Avouez que ça veut dire quelque chose. Faisons le calcul. On parle d'un quartier qui s'arrête au passage de la track de chemin de fer sur Ontario. Bon...Quel est le quartier qui le jouxte ? Hochelaga-Maisonneuve. J'ai pas vu les stats, mais ça doit être super joyeux aussi, et de toute façon si tu vas au Bar des Patriotes, le midi t'as le spaghetti à 2$, ça te donne une idée. C'est aussi à Hochelaga que la compagnie qui produit les bières « Big Ten » (pour 10% d'alcool) avait mené une campagne de publicité exclusive dans ce quartier, en faisant de la promotion sur les prix. Il me semble que si on se dit que Centre-Sud débute, mettons, au Carré Berri et qu'on va jusqu'à la fin de Hochelaga, disons métro Viau puisqu'après c'est plutôt Mercier, et bien...ça fait un gros bout de territoire.
Il y a certes des poches de gentrification qui sont importantes, par exemple, dans le cas de Centre-Sud une partie de la rue Sainte-Catherine et quelques rues adjacentes.
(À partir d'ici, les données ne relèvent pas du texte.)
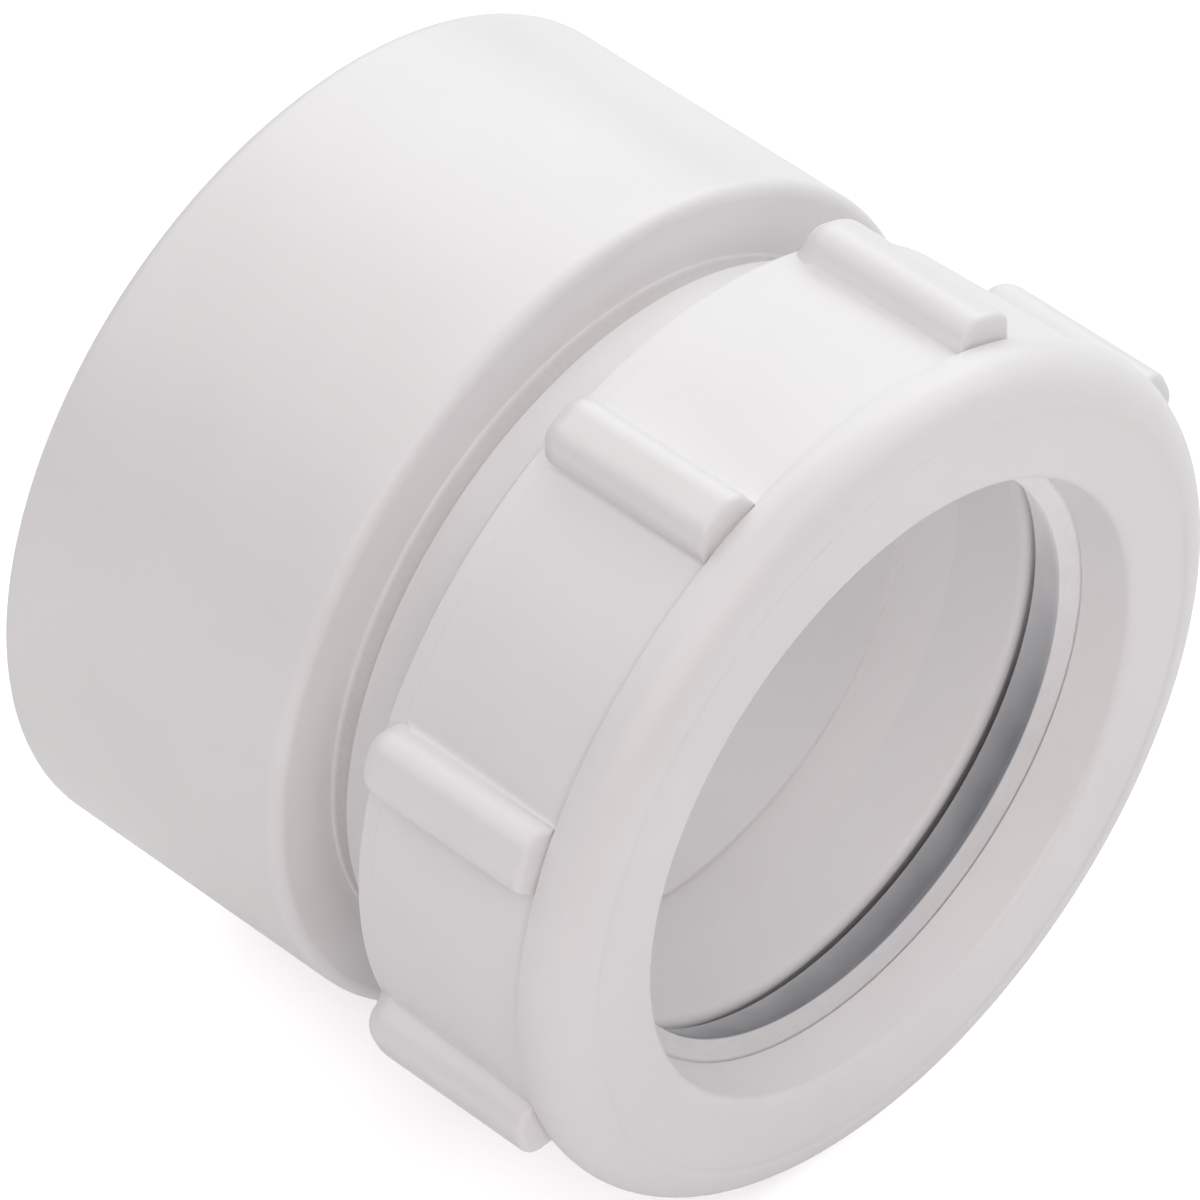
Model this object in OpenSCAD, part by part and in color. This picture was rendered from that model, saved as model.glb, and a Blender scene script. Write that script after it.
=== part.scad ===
// Solvent-weld to slip-joint adapter: a hubbed body, a ribbed slip nut and a bevelled slip washer.
// The bore axis is +X, from the centre of the hub's open end at the origin to the nut's mouth.

/* [Pipe side] */
// Outside diameter of the pipe that is cemented into the hub
pipe_d = 48.26; // [40:0.01:60]
// Radial gap between the pipe and the socket
socket_gap = 0.07; // [0.03:0.01:0.2]
// Depth of the pipe socket
socket_depth = 19; // [15:0.5:24]
// Thickness of the hub wall around the socket
hub_wall = 3.8; // [3:0.1:6]
// Thickness of material between the socket floor and the hub's front face
hub_web = 4; // [3:0.1:6]
// Radius on the hub's outer corners
hub_corner = 0.9; // [0.3:0.1:1.5]
// Chamfer at the socket's mouth
socket_chamfer = 0.8; // [0.3:0.1:1.5]

/* [Tube side] */
// Outside diameter of the drain tube that slips in
tube_d = 38.1; // [30:0.1:48]
// Radial gap between the tube and the slip bore
slip_gap = 0.75; // [0.4:0.05:1]
// Width of the ledge that stops the tube
stop_ledge = 0.65; // [0.4:0.05:1.5]
// Length of the taper that leads down to the stop
stop_taper = 3.2; // [2:0.1:5]
// Length of the threaded spigot in front of the hub
spigot_length = 15.8; // [13:0.1:22]
// Depth of the straight slip bore behind the mouth
slip_depth = 5.5; // [4:0.1:8]
// Radius on the mouth of the slip bore
mouth_round = 0.65; // [0.3:0.05:1]
// Thickness of the spigot wall under the thread
spigot_wall = 2.8; // [2:0.1:4]
// Width of the groove beside the hub
groove_width = 1.55; // [1:0.05:2.5]
// Depth of that groove below the thread's crest
groove_depth = 0.45; // [0.2:0.05:0.8]
// Width of the plain collar between groove and thread
collar_width = 2.5; // [1.5:0.1:4]

/* [Thread] */
// Pitch of the right-hand thread, 11.5 turns to the inch
pitch = 2.2087; // [1.5:0.0001:3]
// Radial gap between each crest and the root it faces
thread_gap = 0.35; // [0.2:0.05:0.5]
// Slope of each thread flank, in degrees
flank_angle = 30; // [20:1:32]

/* [Nut] */
// Thickness of the nut's skirt at its open end
nut_wall = 3.5; // [2.5:0.1:5]
// How much the skirt widens towards the front
nut_draft = 0.4; // [0.1:0.05:1]
// Length of the skirt behind the seat
skirt_length = 13.6; // [12:0.1:18]
// Thickness of the front wall
front_wall = 3.8; // [3:0.1:6]
// Radial gap between the tube and the nut's opening
opening_gap = 1.25; // [0.8:0.05:2]
// How much the opening widens towards the front
opening_draft = 0.5; // [0.1:0.05:1]
// Radius on the opening's front edge
opening_round = 0.6; // [0.2:0.1:1]
// Radius of the rounded front shoulder
shoulder_r = 2.9; // [2:0.1:3.5]
// How far the shoulder stands proud of the skirt
shoulder_step = 0.55; // [0.2:0.05:1]
// Depth of the flat ring sunk in the front face
front_dish = 0.12; // [0.05:0.01:0.4]
// Chamfer on the thread's open end
nut_chamfer = 0.7; // [0.3:0.1:1.2]

/* [Ribs] */
// Number of grip ribs around the skirt
rib_count = 8; // [6:1:12]
// Width of one rib
rib_width = 4.3; // [3:0.1:6]
// Height of a rib above the skirt's front end
rib_height = 2.1; // [1:0.1:3]
// Radius on the ribs' rear ends
rib_nose = 1.7; // [0.8:0.1:2]
// Radius along the ribs' top edges
rib_edge = 1.6; // [0.3:0.1:1.9]
// Gap between the skirt's open end and the ribs
rib_setback = 0.25; // [0.1:0.05:1]

/* [Washer] */
// Radial gap between the tube and the washer's ridge
washer_gap = 0.05; // [0.01:0.01:0.2]
// Thickness from the flat face to the nose
washer_length = 3.35; // [2.5:0.05:4.5]
// Width of the straight rim behind the flat face
washer_rim = 1.5; // [1:0.1:2]
// Radial gap between the washer and the nut's thread crest
rim_gap = 0.25; // [0.15:0.05:0.5]
// Height of the lead-in on the washer's flat side
lead_in = 1.05; // [0.5:0.05:1.5]
// Length of that lead-in
lead_length = 0.65; // [0.4:0.05:1.2]
// Width of the straight land that grips the tube
seal_land = 0.3; // [0.2:0.05:0.6]
// Height of the flare on the nose side
flare = 0.85; // [0.4:0.05:1.2]
// Radial thickness of the nose
nose_width = 0.6; // [0.4:0.05:1]

/* [Rest position] */
// Gap between the washer's nose and the spigot's end
seat_gap = 0.6; // [0.4:0.05:2]
// Gap between the washer's flat face and the nut's seat
face_gap = 0.05; // [0.03:0.01:0.1]

/* [Hidden] */
$fn = 96;

turn = 360;
thread_steps = 48;          // straight pieces in one turn of thread
runout_turn = 0.15;         // share of a turn over which a thread fades in or out
arc_steps = 5;              // straight pieces in a rounded corner
white_pvc = [0.93, 0.92, 0.92];
grey_poly = [0.63, 0.66, 0.69];

// Radii of the pipe side
socket_r = pipe_d / 2 + socket_gap;
hub_r = socket_r + hub_wall;
hub_length = socket_depth + hub_web;

// Radii of the tube side, from the tube outwards
tube_r = tube_d / 2;
water_r = tube_r - stop_ledge;
slip_r = tube_r + slip_gap;
stop_r = tube_r - stop_ledge / 2;
root_r = slip_r + spigot_wall;
thread_depth = 0.52 * pitch;
crest_flat = 0.22 * pitch;
thread_sink = 0.09 * pitch;
crest_r = root_r + thread_depth;
groove_r = crest_r - groove_depth;
end_chamfer = thread_depth;

// Places along the axis
spigot_end = hub_length + spigot_length;
collar_start = hub_length + groove_width;
collar_end = collar_start + collar_width;
slip_floor = spigot_end - slip_depth;
taper_floor = slip_floor - stop_taper;
washer_back = spigot_end + seat_gap;
washer_front = washer_back + washer_length;
seat_x = washer_front + face_gap;
nut_back = seat_x - skirt_length;
nut_front = seat_x + front_wall;

// The nut's inside takes its radii from the body's thread
nut_root_r = crest_r + thread_gap;
nut_crest_r = root_r + thread_gap;
skirt_back_r = nut_root_r + nut_wall;
skirt_front_r = skirt_back_r + nut_draft;
shoulder_max_r = skirt_front_r + shoulder_step;
opening_r = tube_r + opening_gap;
rib_r = skirt_front_r + rib_height;

// Both threads: the nut's ridge runs midway between two turns of the body's
flank_run = tan(flank_angle);
base_flat = crest_flat + 2 * (thread_depth + thread_sink) * flank_run;
male_start = collar_end + base_flat / 2;
male_turns = (spigot_end - end_chamfer - base_flat / 2 - male_start) / pitch;
nut_lead = nut_chamfer + base_flat / 2;
skipped = ceil((nut_back + nut_lead - male_start) / pitch - 0.5);
female_start = male_start + (skipped + 0.5) * pitch;
female_turns = (washer_front - washer_rim - female_start) / pitch;

// Points of an arc about [x, r], from angle a to angle b
function arc(x, r, radius, a, b) =
    [for (i = [0:arc_steps]) let (t = a + (b - a) * i / arc_steps)
        [x + radius * cos(t), r + radius * sin(t)]];

// Swaps [along, radius] points to the [radius, along] order that a revolved outline needs
function upright(points) = [for (p = points) [p[1], p[0]]];

// Turns a shape made about +Z so that its axis lies along +X
module along_x() {
    rotate([0, 90, 0]) children();
}

// Revolves an outline of [along, radius] points about the bore axis
module turned(points) {
    rotate_extrude() polygon(upright(points));
}

// How far a thread stands up, from 0 where it fades out to 1
function fade(t, turns) = min(1, t / runout_turn, (turns - t) / runout_turn);

// One helical ridge. The base circle is foot_r and the crest stands off it by rise, which is
// negative on an inside thread; sink buries the foot in the wall that carries the ridge
module ridge(start, turns, foot_r, rise, sink) {
    steps = ceil(turns * thread_steps);
    outward = rise > 0;
    foot = foot_r - sign(rise) * sink;
    height = abs(rise) + sink;
    rings = [for (i = [0:steps])
        let (t = turns * i / steps, grown = sink * 0.5 + (height - sink * 0.5) * max(0, fade(t, turns)))
        let (crest = foot + sign(rise) * grown, x = start + pitch * t)
        let (half_crest = crest_flat / 2 + (height - grown) * flank_run, half_foot = base_flat / 2)
        [for (p = [[foot, -half_foot], [crest, -half_crest], [crest, half_crest], [foot, half_foot]])
            [p[0] * cos(turn * t), p[0] * sin(turn * t), x + p[1]]]];
    points = [for (ring = rings) each ring];
    sides = [for (i = [0:steps - 1], k = [0:3])
        let (a = 4 * i + k, b = 4 * i + (k + 1) % 4, c = b + 4, d = a + 4)
        each [[a, b, c], [a, c, d]]];
    last = 4 * steps;
    ends = [[0, 2, 1], [0, 3, 2], [last, last + 1, last + 2], [last, last + 2, last + 3]];
    faces = concat(sides, ends);
    polyhedron(points, outward ? faces : [for (f = faces) [f[2], f[1], f[0]]]);
}

// Hub, groove, collar and threaded spigot in one moulding
module adapter_body() {
    outside = concat(
        arc(hub_corner, hub_r - hub_corner, hub_corner, 180, 90),
        arc(hub_length - hub_corner, hub_r - hub_corner, hub_corner, 90, 0),
        [[hub_length, groove_r], [collar_start, groove_r], [collar_start, crest_r], [collar_end, crest_r],
         [collar_end + thread_depth / 2, root_r], [spigot_end - end_chamfer / 2, root_r],
         [spigot_end, root_r - end_chamfer / 2]]);
    inside = concat(
        arc(spigot_end - mouth_round, slip_r + mouth_round, mouth_round, 0, -90),
        [[slip_floor, slip_r], [taper_floor, stop_r], [taper_floor, water_r], [socket_depth, water_r],
         [socket_depth, socket_r], [socket_chamfer, socket_r], [0, socket_r + socket_chamfer]]);
    color(white_pvc) along_x() {
        turned(concat(outside, inside));
        ridge(male_start, male_turns, root_r, thread_depth, thread_sink);
    }
}

// Bevelled washer: flat against the nut, its nose towards the spigot's mouth
module slip_washer() {
    ridge_r = tube_r + washer_gap;
    nose_r = ridge_r + flare;
    rim_r = nut_crest_r - rim_gap;
    outline = [
        [washer_back, nose_r], [washer_back, nose_r + nose_width], [washer_front - washer_rim, rim_r],
        [washer_front, rim_r], [washer_front, ridge_r + lead_in], [washer_front - lead_length, ridge_r],
        [washer_front - lead_length - seal_land, ridge_r]];
    color(grey_poly) along_x() turned(outline);
}

// Side outline of a rib, rounded at its rear end, from the skirt's middle out to the rib's top
module rib_side() {
    foot = nut_root_r + nut_wall / 2;
    start = nut_back + rib_setback;
    polygon(upright(concat(
        [[seat_x, foot], [start, foot]],
        arc(start + rib_nose, rib_r - rib_nose, rib_nose, 180, 90),
        [[seat_x, rib_r]])));
}

// End outline of a rib, rounded along both top edges
module rib_end() {
    foot = nut_root_r + nut_wall / 2;
    half = rib_width / 2;
    edge = min(rib_edge, half - 0.2, rib_r - foot - 0.4);
    polygon(concat(
        [[foot, -half]],
        arc(rib_r - edge, -half + edge, edge, -90, 0),
        arc(rib_r - edge, half - edge, edge, 0, 90),
        [[foot, half]]));
}

module rib() {
    intersection() {
        rotate([90, 0, 0]) linear_extrude(rib_width, center = true) rib_side();
        translate([0, 0, nut_back]) linear_extrude(seat_x - nut_back) rib_end();
    }
}

// Slip nut: internally threaded skirt, rounded front shoulder, open front wall and grip ribs
module slip_nut() {
    shoulder_x = nut_front - shoulder_r;
    shoulder_mid_r = shoulder_max_r - shoulder_r;
    opening_front_r = opening_r + opening_draft;
    face_x = nut_front - front_dish;
    outline = concat(
        [[nut_back, nut_root_r + nut_chamfer], [nut_back, skirt_back_r - 0.4], [nut_back + 0.4, skirt_back_r],
         [seat_x - 0.2, skirt_front_r]],
        arc(shoulder_x, shoulder_mid_r, shoulder_r, 105, 90),
        arc(shoulder_x, shoulder_mid_r, shoulder_r, 90, 0),
        [[face_x, shoulder_mid_r - front_dish]],
        arc(face_x - opening_round, opening_front_r + opening_round, opening_round, 0, -90),
        [[seat_x, opening_r], [seat_x, nut_root_r], [nut_back + nut_chamfer, nut_root_r]]);
    color(white_pvc) along_x() {
        turned(outline);
        ridge(female_start, female_turns, nut_root_r, -thread_depth, thread_sink);
        for (i = [0:rib_count - 1]) rotate([0, 0, (i + 0.5) * turn / rib_count]) rib();
    }
}

adapter_body();
slip_washer();
slip_nut();
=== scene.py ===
"""A slip-joint pipe adapter on a pale studio floor.

It has a hubbed body, a ribbed slip nut and a bevelled slip washer. All lengths are in metres.
"""

import logging
import math
from dataclasses import dataclass
from enum import Enum
from typing import Any, Callable, Sequence

import bmesh
import bpy
from mathutils import Matrix, Vector


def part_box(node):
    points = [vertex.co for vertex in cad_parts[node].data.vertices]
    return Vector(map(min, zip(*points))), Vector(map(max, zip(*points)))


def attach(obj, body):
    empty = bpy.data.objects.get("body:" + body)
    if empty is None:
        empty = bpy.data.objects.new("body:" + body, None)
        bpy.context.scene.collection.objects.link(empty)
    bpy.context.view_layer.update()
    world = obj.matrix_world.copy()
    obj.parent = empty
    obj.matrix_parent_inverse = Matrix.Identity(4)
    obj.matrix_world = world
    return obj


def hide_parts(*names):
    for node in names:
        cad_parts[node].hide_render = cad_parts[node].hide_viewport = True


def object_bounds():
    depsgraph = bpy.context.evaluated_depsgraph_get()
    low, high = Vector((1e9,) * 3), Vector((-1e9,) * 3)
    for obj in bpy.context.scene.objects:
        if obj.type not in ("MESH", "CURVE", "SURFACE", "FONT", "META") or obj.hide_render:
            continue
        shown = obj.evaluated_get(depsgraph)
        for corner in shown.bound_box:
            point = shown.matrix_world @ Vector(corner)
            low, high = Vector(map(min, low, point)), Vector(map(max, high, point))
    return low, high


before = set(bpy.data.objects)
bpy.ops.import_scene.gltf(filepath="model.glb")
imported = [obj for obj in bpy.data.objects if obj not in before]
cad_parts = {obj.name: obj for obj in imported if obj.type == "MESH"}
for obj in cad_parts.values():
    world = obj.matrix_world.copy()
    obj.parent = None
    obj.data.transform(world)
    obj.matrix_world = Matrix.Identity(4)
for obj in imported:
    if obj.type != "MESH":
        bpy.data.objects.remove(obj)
CAD_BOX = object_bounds()

log = logging.getLogger("adapter")

# Straight pieces in a full turn, and the distance within which two points are one.
SEGMENTS = 240
WELD = 2e-6

# Radii of the small roundings that a mould leaves on its edges.
CRISP = 0.00015
EASED = 0.0002
SOFT = 0.0003

# How far inside a square corner its rounding passes, as a share of the radius.
CORNER_CUT = 0.293

# Faces that meet at less than this are shaded as one, or are one flat face.
SMOOTH_BELOW = math.radians(38)
FLAT_BELOW = math.radians(2)

Tone = tuple[float, float, float]


class Part(Enum):
    """What a selection is made of."""

    VERTS = "VERT"
    EDGES = "EDGE"
    FACES = "FACE"


class Side(Enum):
    """Which way a thread stands off its wall."""

    OUT = 1.0
    IN = -1.0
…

On y retrouve de l'argent et des commercants...mais la particularité de ce secteur, qui n'est pas par exemple équivalent à la rue Prince-Arthur, c'est la propension à la consommation et à la prostitution, les deux n'étant pas forcément liés, comme c'est justement un peu plus le cas trois rues au nord. Ce qui me fascine à Montréal, c'est la facilité qu'on a à aller d'endroits diversifiés à un autre. Une rue d'un quartier peut être antagoniste à l'ensemble du dit quartier. Les frontières sont claires. Il y a des zones tampons aussi, comme ce passage toujours très démonstratif lorsqu'on va vers l'ouest sur Sainte-Catherine, entre le Carré Berri et Saint-Laurent.
Parlant de gentrification, voilà que l'administration Tremblay, décidémment aussi incapable que toutes les précédentes avant elle, se met à reconstruire certains trottoirs de Centre-Sud. Je me suis réveillé un matin, à cause des pelleteuses et du bruit tonitruant - il était peut-être 8 heures. Je regarde à travers la fenêtre...qu'est-ce que c'est ? Non ?! Ils refont...le trottoir ? Me semble que j'arrivais à marcher dessus. Je n'ai jamais planté dans ma rue, même en sortant du Yer-Mad, un bon bar du coin il va sans dire. Y-a-t-il d'autres priorités dans le quartier que de refaire ces maudits trottoirs ? C'est pas un peu crosseur cette histoire là ? Que dire aussi des magasins qui se construisent sur Ontario, et aussi, des condos. Moins qu'à Hochelaga, où là c'est affreux, mais c'est la même logique. L'arrondissement souhaite que la Promenade Ontario s'étire jusqu'à chez nous. Je conseille à tous ceux et toutes celles qui ont une certaine mémoire historique et qui connaissent assez bien l'est de Montréal de se rendre au coin des rues Ontario et Valois. C'est pas pour dire, mais y'a un bon magasin de fromages là, à seulement 6 $ le petit bout, mais il a peut-être la listériose alors mieux vaut sûrement acheter celui qui est importé à 8 $…
Mais ce n’est pas tout. Le Journal a voulu copier La Presse en mutant eux-aussi un journaliste dans « un quartier chaud », à savoir Montréal-Nord, précisément au quadrilatère exact où les émeutes ont été le plus intenses, « pour voir la réalité du quartier ». C’est une zone de quelques pâtés de maisons que le journaliste a qualifié de ghetto, de bronx, où il interview un jeune homme qui dit texto que « le policier mérite une balle dans la tête ». Voilà que ces gens découvrent aujourd’hui qu’il existe des endroits, des zones habitables étendues à Montréal où la vie est de moins bonne qualité qu’ailleurs. Il faudrait un reportage d’un insignifiant pour s’en rendre compte. Centre-Sud, Hochelaga-Maisonneuve, Montréal-Nord, mais aussi Saint-Michel, Parc-Extension, Côtes des Neiges par bouts, Verdun et Saint-Henri…mais où est-ce que les politiciens mettent le nez ? Sûrement dans un bon verre de vin au gré des soirées mondaines auxquelles ils s’invitent. Pas dans une Big Ten sur Ontario en tout cas.
La réalité de Montréal ne se vit pas au journal de RDI. La crise économique, il y en a plusieurs qui n'ont pas attendu qu'elle soit médiatisée pour la vivre.